CEZAİ YÖNTEMLERLE YILDIRMAYA ÇALIŞMAK HAK İHLALİ
Devletin, seks işçilerini idari ve cezai yöntemler ile yıldırmaktan vazgeçmesi ve seks işçilerini HIV/AIDS ve cinsel yolla bulaşan enfeksiyonlar konusunda baskılanması gereken vatandaşlar olarak algılamaktan vazgeçmesi gerekmektedir. Seks işçilerini zorla gözaltına almak, zorla HIV testine tabii tutmak büyük hak ihlalleridir. Seks işçileri, kendileri istemediği sürece, kendi kişisel bilgilerini kimseyle paylaşmak zorunda olmamalıdır. Seks işçilerinin HIV durumlarının zorla gözaltına alınarak kayda geçmesi ve fişlenmeleri onur kırıcı muamele örnekleridir.
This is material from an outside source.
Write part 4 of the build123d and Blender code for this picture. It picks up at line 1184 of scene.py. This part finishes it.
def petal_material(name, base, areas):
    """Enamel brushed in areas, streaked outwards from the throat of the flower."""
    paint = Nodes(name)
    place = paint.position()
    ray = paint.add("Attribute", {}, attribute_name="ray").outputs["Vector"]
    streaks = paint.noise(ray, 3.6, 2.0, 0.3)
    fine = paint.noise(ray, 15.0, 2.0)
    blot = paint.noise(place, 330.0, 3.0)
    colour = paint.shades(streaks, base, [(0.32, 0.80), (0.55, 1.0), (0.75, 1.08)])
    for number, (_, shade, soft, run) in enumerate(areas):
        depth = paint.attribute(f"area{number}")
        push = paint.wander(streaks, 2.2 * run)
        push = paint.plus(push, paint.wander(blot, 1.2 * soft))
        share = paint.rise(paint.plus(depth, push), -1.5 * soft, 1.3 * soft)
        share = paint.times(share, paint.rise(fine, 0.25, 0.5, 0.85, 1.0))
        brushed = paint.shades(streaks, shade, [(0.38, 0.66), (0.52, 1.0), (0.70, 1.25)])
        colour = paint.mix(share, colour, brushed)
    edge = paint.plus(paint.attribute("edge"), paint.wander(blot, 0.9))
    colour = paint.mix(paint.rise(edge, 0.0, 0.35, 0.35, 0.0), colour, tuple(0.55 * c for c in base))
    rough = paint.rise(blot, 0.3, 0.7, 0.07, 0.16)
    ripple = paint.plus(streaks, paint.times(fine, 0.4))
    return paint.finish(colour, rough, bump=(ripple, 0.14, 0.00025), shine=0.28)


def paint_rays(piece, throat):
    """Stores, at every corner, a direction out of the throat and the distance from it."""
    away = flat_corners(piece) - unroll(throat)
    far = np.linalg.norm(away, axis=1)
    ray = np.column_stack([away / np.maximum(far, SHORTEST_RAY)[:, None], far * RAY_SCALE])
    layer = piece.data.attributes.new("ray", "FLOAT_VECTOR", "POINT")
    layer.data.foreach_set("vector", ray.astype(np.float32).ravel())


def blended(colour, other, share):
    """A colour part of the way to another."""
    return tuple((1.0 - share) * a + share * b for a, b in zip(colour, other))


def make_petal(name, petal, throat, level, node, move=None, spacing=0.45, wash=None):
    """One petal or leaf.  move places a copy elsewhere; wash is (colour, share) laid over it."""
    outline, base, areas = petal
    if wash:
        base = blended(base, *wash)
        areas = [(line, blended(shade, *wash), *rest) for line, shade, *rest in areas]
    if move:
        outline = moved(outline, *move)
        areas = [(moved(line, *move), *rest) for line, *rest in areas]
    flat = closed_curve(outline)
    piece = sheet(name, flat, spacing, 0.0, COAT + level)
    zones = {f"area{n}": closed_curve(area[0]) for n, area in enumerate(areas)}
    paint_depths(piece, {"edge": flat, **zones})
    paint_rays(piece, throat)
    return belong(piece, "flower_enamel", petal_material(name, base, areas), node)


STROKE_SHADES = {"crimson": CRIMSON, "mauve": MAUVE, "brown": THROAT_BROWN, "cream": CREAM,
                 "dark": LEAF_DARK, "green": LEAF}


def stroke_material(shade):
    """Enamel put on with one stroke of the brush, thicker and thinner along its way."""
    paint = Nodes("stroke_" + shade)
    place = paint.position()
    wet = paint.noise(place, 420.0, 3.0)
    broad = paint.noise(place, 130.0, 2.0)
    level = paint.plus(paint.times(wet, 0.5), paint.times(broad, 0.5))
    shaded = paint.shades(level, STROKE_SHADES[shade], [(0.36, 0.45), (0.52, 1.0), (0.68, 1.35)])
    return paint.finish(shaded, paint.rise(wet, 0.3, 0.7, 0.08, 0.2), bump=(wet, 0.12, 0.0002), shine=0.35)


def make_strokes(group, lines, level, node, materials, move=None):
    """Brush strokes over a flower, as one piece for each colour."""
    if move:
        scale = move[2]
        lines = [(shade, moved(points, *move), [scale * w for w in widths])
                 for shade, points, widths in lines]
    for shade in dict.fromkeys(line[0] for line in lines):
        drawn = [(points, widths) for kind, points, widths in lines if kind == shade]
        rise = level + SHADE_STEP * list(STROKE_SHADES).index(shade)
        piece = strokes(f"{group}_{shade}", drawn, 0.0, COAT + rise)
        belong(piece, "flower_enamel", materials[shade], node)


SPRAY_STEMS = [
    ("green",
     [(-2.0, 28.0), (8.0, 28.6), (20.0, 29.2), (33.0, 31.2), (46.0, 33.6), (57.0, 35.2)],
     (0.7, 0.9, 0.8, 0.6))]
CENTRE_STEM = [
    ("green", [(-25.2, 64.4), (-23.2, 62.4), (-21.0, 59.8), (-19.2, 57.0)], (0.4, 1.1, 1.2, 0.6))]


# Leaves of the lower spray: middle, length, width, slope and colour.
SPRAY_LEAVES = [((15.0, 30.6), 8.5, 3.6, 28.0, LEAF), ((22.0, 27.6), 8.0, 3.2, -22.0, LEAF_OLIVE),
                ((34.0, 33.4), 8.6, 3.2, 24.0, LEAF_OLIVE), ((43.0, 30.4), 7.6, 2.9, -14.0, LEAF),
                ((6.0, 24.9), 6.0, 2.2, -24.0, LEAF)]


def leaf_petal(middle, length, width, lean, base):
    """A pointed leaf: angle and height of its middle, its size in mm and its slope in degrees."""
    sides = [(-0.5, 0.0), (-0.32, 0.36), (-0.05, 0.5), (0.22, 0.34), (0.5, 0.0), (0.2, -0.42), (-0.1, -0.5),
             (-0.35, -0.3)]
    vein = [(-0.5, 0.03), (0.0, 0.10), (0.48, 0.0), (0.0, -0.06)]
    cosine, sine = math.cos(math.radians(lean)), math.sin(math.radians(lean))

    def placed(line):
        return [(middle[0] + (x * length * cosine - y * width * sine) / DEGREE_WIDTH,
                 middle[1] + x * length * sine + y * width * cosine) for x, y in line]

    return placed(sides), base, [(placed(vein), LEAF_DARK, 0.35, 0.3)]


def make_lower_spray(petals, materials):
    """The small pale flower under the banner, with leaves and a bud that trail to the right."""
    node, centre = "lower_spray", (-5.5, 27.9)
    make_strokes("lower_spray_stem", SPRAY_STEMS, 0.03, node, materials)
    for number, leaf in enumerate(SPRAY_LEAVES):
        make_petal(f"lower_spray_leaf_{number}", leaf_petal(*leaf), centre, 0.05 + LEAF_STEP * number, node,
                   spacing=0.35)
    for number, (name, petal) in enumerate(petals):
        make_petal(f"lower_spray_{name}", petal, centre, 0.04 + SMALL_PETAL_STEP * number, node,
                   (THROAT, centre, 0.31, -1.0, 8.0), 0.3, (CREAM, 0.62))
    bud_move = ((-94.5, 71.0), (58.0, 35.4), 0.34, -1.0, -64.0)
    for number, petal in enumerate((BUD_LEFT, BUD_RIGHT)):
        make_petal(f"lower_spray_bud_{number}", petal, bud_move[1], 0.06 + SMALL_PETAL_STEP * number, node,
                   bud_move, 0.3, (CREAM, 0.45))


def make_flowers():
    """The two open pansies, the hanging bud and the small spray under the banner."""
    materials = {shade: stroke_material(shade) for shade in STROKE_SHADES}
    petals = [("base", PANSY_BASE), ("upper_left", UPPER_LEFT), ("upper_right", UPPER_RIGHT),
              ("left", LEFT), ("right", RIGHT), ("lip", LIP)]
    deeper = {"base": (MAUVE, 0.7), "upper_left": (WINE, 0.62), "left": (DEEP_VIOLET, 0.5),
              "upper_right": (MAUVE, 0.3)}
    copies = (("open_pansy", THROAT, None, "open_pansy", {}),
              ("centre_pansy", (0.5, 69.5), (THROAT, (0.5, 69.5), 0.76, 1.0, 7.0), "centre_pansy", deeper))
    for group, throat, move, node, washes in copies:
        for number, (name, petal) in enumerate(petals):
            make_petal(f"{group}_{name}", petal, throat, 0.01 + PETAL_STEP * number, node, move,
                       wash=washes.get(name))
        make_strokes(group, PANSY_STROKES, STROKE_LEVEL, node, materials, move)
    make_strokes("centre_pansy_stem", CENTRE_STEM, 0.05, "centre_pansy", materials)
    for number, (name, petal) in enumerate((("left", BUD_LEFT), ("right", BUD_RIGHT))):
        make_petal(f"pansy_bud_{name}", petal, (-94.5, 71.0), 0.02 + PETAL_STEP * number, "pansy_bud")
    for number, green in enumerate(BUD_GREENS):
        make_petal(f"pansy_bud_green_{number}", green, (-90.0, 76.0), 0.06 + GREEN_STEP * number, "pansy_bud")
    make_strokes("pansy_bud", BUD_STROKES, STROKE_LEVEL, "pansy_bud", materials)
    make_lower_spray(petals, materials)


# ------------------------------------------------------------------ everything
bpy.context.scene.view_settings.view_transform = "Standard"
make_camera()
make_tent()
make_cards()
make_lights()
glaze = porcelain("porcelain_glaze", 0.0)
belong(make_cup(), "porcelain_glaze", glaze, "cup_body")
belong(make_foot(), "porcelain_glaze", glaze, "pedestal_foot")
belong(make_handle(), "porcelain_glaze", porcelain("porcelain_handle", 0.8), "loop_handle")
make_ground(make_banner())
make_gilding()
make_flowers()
Bu gibi uygulamalara son verilmesi, seks işçilerinin aynı zamanda beden dokunulmazlıklarına kast eden uygulamaların da ortadan kalkması demektir.
Seks işçilerini gizlice takip etmek, zorla gözaltına almak, zorla HIV testine tabii tutmak sürdürülebilir sonuçlar sunmadığı gibi, HIV ile mücadele yöntemi olamayacak kadar keyfi uygulamalardır. Bu gibi uygulamaların bilimsellikle bir ilgisi de bulunmamaktadır.
Devletin, seks işçilerinin cinsel sağlık ve genel insan hakları eksenindeki haklarına saldırmak yerine, seks işçilerine aktif şekilde ulaşması, seks işçilerini cinsel sağlık konularında sürdürülebilir planlarla eğitmesi, seks işçilerinin gönüllü şekilde testlerini yaptırmalarının sağlanması, sağlık hizmetlerin erişimde ortaya çıkan zorluklarla mücadele planları oluşturması, seks işçiliği mevzuatını HIV/AIDS ve cinsel yolla bulaşan enfeksiyonlarla etkin ancak hak gasplarına yol açmayacak şekilde değiştirmesi, HIV/AIDS ve CYBE önleme programlarının seks işçilerinin katılımları ile tasarlanması, uygulanması ve seks işçilerinin bütün bu süreçlerde söylemleri, ihtiyaçları ve talepleri ile etkin unsurlar haline getirilmesi ve de en önemlisi HIV/AIDS ile mücadelenin seks işçileri ile mücadeleye dönüştürülmemesi gerekmektedir.